Jacksonville brewery offers taste of ChristianityFresh Expressions
A group of Florida Methodists walk into a bar…
They don’t always walk out with great crescendo, with sure victory. But they have planted seeds with their hymns and conversations that could someday change a heart…or many.
|Mandarin UMC in Jacksonville has started three Fresh Expressions ministries, including a monthly program that takes place at a local brewery. Mission leader Bill Barkoskie said it's not about the percentage of people who convert to Christianity, but about planting seeds.|
Beer and Hymns, a Fresh Expressions program started at Mandarin United Methodist Church in Jacksonville, has hit its first-year mark. And while there hasn’t been a throng of conversions to Christianity yet among the unchurched—the volunteers meeting at a local brewery—inroads have been made, said Bill Barkoskie, who heads the ministry.
“I look at it this way, it’s not the percent of the success rate, but if we reach one and for that one person, this is their sense of church, then that to me is a 100 percent success,” he said. “You never know when you may reach people in that fashion.”
The ministry convenes once a month at Veterans United Craft Brewery in Jacksonville.
One of the principles behind Fresh Expressions is bringing church to the people who might not ever walk into a sanctuary.
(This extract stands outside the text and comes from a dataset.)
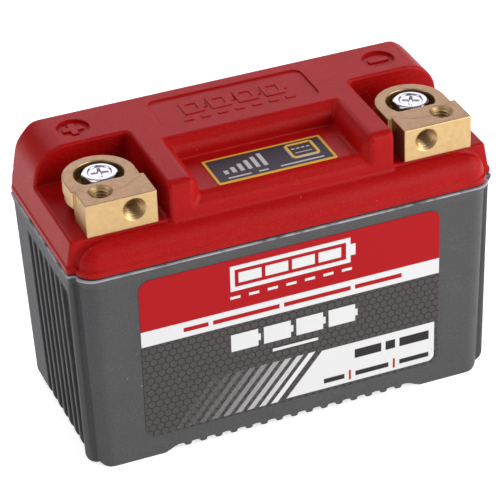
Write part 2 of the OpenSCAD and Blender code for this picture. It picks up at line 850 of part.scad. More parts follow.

It is church where people are, about the relationship Christians have with others in their community.
“We really wanted to meet people where they are at, people that would never step foot in the church,” Rev. Will Wold said. “I went on a pioneer learning experience and began thinking about what we could do as a Fresh Expression.
“We do three programs at the church: Beer and Hymns, we have a bus stop ministry and we have a kayaking group that shares spiritual devotions and includes mini-sermons.”
Barkoskie, the former operations manager for Veterans of United Craft Brewery, leads the Beer and Hymns ministry.
“We did our research and we found a few different brewery ministries and one was already happening in Jacksonville at a different brewery,” Wold said. “We connected with someone there, then decided we were going to try it.
“It took off really well,” he said. “The way it works is we have musicians that come that play acoustic and secular music and volunteers from church that we train. The volunteers pass out paper hymnals with some contemporary songs and some more old-school. We go to everybody in the brewery and tell them what we are doing.”
And there are conversations. Some last five minutes; some last an hour. Some patrons sing along; some don’t.
“It has gone well,” Wold said. “We talk with each other about what we will do and what our hopes are.” They talk to brewery patrons about any and everything. One goal is to bring a friend with no church experience or to meet at least one person and have a short conversation with them, then pray for them all week.
“We have developed some really good relationships with people, with the bartenders. We’ve met a lot of really cool people willing to share a lot,” Wold said. “People have shared their deep darkness, their joys of having children.”
It’s not always easy to approach strangers, especially about religion, Barkoskie said. “I actually worked at that brewery for a year and a half, and I know to ask the same questions of patrons I asked then. You just wait for an opening, a door in.
“This last event we had, I met two guys and I ended up sitting there and talking to them about our work backgrounds.” Sometimes, they talk about what kind of beer they like.
“This program is not about a full-on rush to get people to buy into Christianity,” Barkoskie said. “It’s about planting those seeds.”